La violazione del codice deontologico

Il Coordinamento per le pari opportunità dell’Ordine nazionale dei giornalisti non ha esitato a condannare la decisione del telegiornale, del tutto contraria al codice deontologico che i giornalisti sono tenuti a rispettare. “Nelle immagini trasmesse dalla Rai si vede chiaramente il volto della donna. Le stesse immagini sono state poi pubblicate anche da altre testate. Così si contravviene a quelle che sono le basi della deontologia professionale e della privacy. La Cpo dell’Ordine nazionale dei giornalisti segnala la vicenda all’esecutivo, affinché chieda ai consigli di disciplina territoriali competenti l’apertura di un procedimento disciplinare nei confronti delle testate che hanno diffuso il video”, si legge nella nota.

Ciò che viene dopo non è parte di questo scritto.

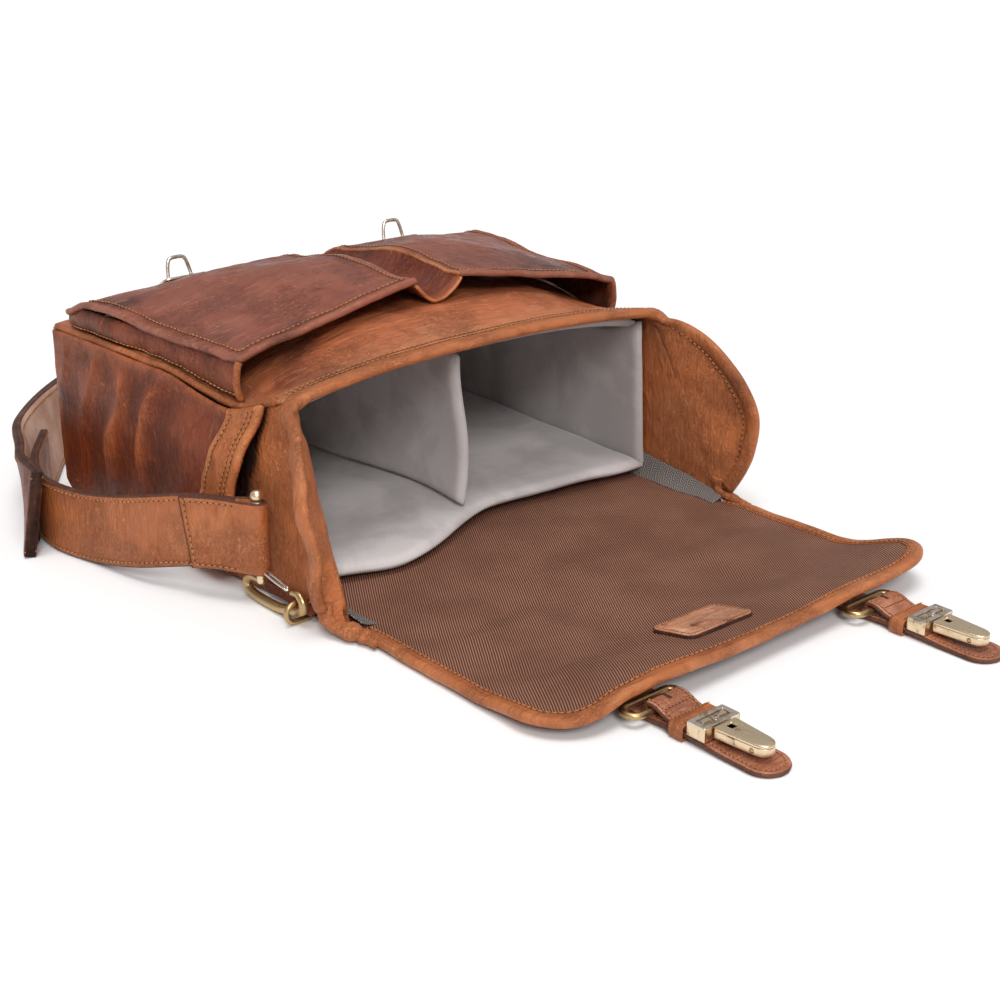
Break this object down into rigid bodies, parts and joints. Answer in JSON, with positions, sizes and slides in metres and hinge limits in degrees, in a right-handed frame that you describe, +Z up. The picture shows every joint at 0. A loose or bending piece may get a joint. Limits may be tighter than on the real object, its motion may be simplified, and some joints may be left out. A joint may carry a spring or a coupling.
{
  "type": "camera bag",
  "caption": "Leather camera bag lying on its back with the flap open: padded insert with divider, front pockets, clasp straps, shoulder strap on snap hooks.",
  "frame": {"origin": "lower face of the back panel, in the middle of the bag's width, 8 mm inside the flap's hinge line", "axes": "+X along the mouth, +Y from the mouth to the bottom of the bag, +Z up from the back panel that the bag lies on"},
  "size_m": [0.3874, 0.6256, 0.1469],
  "materials": {
    "leather_brown": "pull-up leather with soft wrinkles, satin",
    "leather_dark": "dark mottled pull-up leather with light scratches",
    "leather_tan": "tan leather, smooth, satin",
    "twill_brown": "diagonal twill, matt",
    "velour_grey": "brushed velour over foam",
    "brass_aged": "aged brass, satin",
    "steel_catch": "dulled nickel plate"
  },
  "bodies": {
    "root": {"back_panel": "leather_brown", "front_panel": "leather_brown", "bottom_panel": "leather_brown", "mouth_binding": "leather_tan", "pocket_valley": "leather_dark", "insert_back": "velour_grey", "insert_front": "velour_grey", "insert_floor": "velour_grey", "shoulder_strap_left": "leather_tan", "shoulder_strap_right": "leather_tan", "shoulder_pad": "leather_dark", "gusset_left": "leather_brown", "gusset_right": "leather_brown", "slip_pocket_left": "leather_brown", "slip_pocket_right": "leather_brown", "pocket_face_left": "leather_dark", "pocket_face_right": "leather_dark", "pocket_wall_left": "leather_dark", "pocket_wall_right": "leather_dark", "loop_plate_left": "steel_catch", "loop_plate_right": "steel_catch", "wire_loop_left": "steel_catch", "wire_loop_right": "steel_catch", "insert_left": "velour_grey", "insert_right": "velour_grey", "ring_tab_left": "leather_brown", "ring_tab_right": "leather_brown"},
    "divider": {"divider": "velour_grey"},
    "flap_top": {"flap_leather_top": "leather_brown", "flap_lining_top": "twill_brown", "flap_binding_left": "leather_tan", "flap_binding_right": "leather_tan", "flap_label": "leather_brown"},
    "flap_front": {"flap_leather_front": "leather_brown", "flap_lining_front": "twill_brown", "flap_binding_front": "leather_tan", "flap_strap_left": "leather_brown", "flap_strap_right": "leather_brown"},
    "ear_left": {"ear_left": "leather_tan"},
    "closure_left": {"closure_strap_left": "leather_brown", "clasp_tab_left": "leather_brown", "strap_keeper_left": "leather_tan", "buckle_ring_left": "brass_aged", "clasp_frame_left": "brass_aged", "lever_pin_left": "brass_aged"},
    "lever_left": {"clasp_lever_left": "brass_aged"},
    "ring_left": {"d_ring_left": "brass_aged"},
    "hook_left": {"snap_hook_left": "brass_aged"},
    "gate_left": {"hook_gate_left": "steel_catch"},
    "ear_right": {"ear_right": "leather_tan"},
    "closure_right": {"closure_strap_right": "leather_brown", "clasp_tab_right": "leather_brown", "strap_keeper_right": "leather_tan", "buckle_ring_right": "brass_aged", "clasp_frame_right": "brass_aged", "lever_pin_right": "brass_aged"},
    "lever_right": {"clasp_lever_right": "brass_aged"},
    "ring_right": {"d_ring_right": "brass_aged"},
    "hook_right": {"snap_hook_right": "brass_aged"},
    "gate_right": {"hook_gate_right": "steel_catch"}
  },
  "joints": [
    {"name": "flap_hinge", "type": "hinge", "parent": "root", "child": "flap_top", "pos_m": [0, -0.008, 0.0035], "axis": [-1, 0, 0], "range_deg": [0, 92]},
    {"name": "flap_fold", "type": "hinge", "parent": "flap_top", "child": "flap_front", "pos_m": [0, -0.1345, 0.0115], "axis": [-1, 0, 0], "range_deg": [0, 60]},
    {"name": "ear_left_fold", "type": "hinge", "parent": "root", "child": "ear_left", "pos_m": [-0.1352, -0.002, 0.006], "axis": [0.0447, 0.4468, 0.8935], "range_deg": [0, 102]},
    {"name": "closure_left_swing", "type": "hinge", "parent": "flap_front", "child": "closure_left", "pos_m": [-0.08, -0.163, 0.0055], "axis": [-1, 0, 0], "range_deg": [0, 12]},
    {"name": "lever_left_press", "type": "hinge", "parent": "closure_left", "child": "lever_left", "pos_m": [-0.08, -0.2205, 0.0079], "axis": [1, 0, 0], "range_deg": [0, 10], "stiffness_Nm_per_rad": 0.05},
    {"name": "ring_left_swing", "type": "hinge", "parent": "root", "child": "ring_left", "pos_m": [-0.1421, 0.0225, 0.007], "axis": [0, 0, -1], "range_deg": [-3, 5]},
    {"name": "hook_left_turn", "type": "hinge", "parent": "root", "child": "hook_left", "pos_m": [-0.15, 0.054, 0.03], "axis": [0, 0, 1], "range_deg": [-3, 3]},
    {"name": "gate_left_open", "type": "hinge", "parent": "hook_left", "child": "gate_left", "pos_m": [-0.15, 0.0498, 0.0198], "axis": [1, 0, 0], "range_deg": [0, 25], "stiffness_Nm_per_rad": 0.02},
    {"name": "ear_right_fold", "type": "hinge", "parent": "root", "child": "ear_right", "pos_m": [0.1352, -0.002, 0.006], "axis": [0.0447, -0.4468, -0.8935], "range_deg": [0, 102]},
    {"name": "closure_right_swing", "type": "hinge", "parent": "flap_front", "child": "closure_right", "pos_m": [0.08, -0.163, 0.0055], "axis": [-1, 0, 0], "range_deg": [0, 12]},
    {"name": "lever_right_press", "type": "hinge", "parent": "closure_right", "child": "lever_right", "pos_m": [0.08, -0.2205, 0.0079], "axis": [1, 0, 0], "range_deg": [0, 10], "stiffness_Nm_per_rad": 0.05},
    {"name": "ring_right_swing", "type": "hinge", "parent": "root", "child": "ring_right", "pos_m": [0.1421, 0.0225, 0.007], "axis": [0, 0, 1], "range_deg": [-3, 5]},
    {"name": "hook_right_turn", "type": "hinge", "parent": "root", "child": "hook_right", "pos_m": [0.15, 0.054, 0.03], "axis": [0, 0, 1], "range_deg": [-3, 3]},
    {"name": "gate_right_open", "type": "hinge", "parent": "hook_right", "child": "gate_right", "pos_m": [0.15, 0.0498, 0.0198], "axis": [1, 0, 0], "range_deg": [0, 25], "stiffness_Nm_per_rad": 0.02},
    {"name": "divider_slide", "type": "slide", "parent": "root", "child": "divider", "axis": [1, 0, 0], "range_m": [-0.025, 0.025]}
  ],
  "couplings": [
    {"joint": "ear_left_fold", "follows": "flap_hinge", "ratio": 1.1},
    {"joint": "ear_right_fold", "follows": "flap_hinge", "ratio": 1.1}
  ]
}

Anche il Garante della Privacy ha ravvisato una violazione delle “disposizioni della normativa privacy e delle regole deontologiche relative all’attività giornalistica”.

La pressione mediatica rischia di peggiorare la situazione

Inoltre, anche in questo caso non sono mancati degli appelli alla madre, tra cui uno fatto dal sindaco di Aprilia Lanfranco Principi. Per quanto mosse da buone intenzioni, queste offerte di aiuto non solo utili a tutelare la privacy e non sembrano rispettose della decisione di una persona che potrebbe essere stata mossa da mille ragioni diverse dai soli problemi economici. Se parte una “caccia alla madre” ogni volta che un bambino viene lasciato in un luogo sicuro, c’è il rischio concreto che il numero dei neonati lasciati nei bidoni o sul ciglio della strada aumenti e che servizi utili come la Culla per la vita perdano ogni senso di esistere.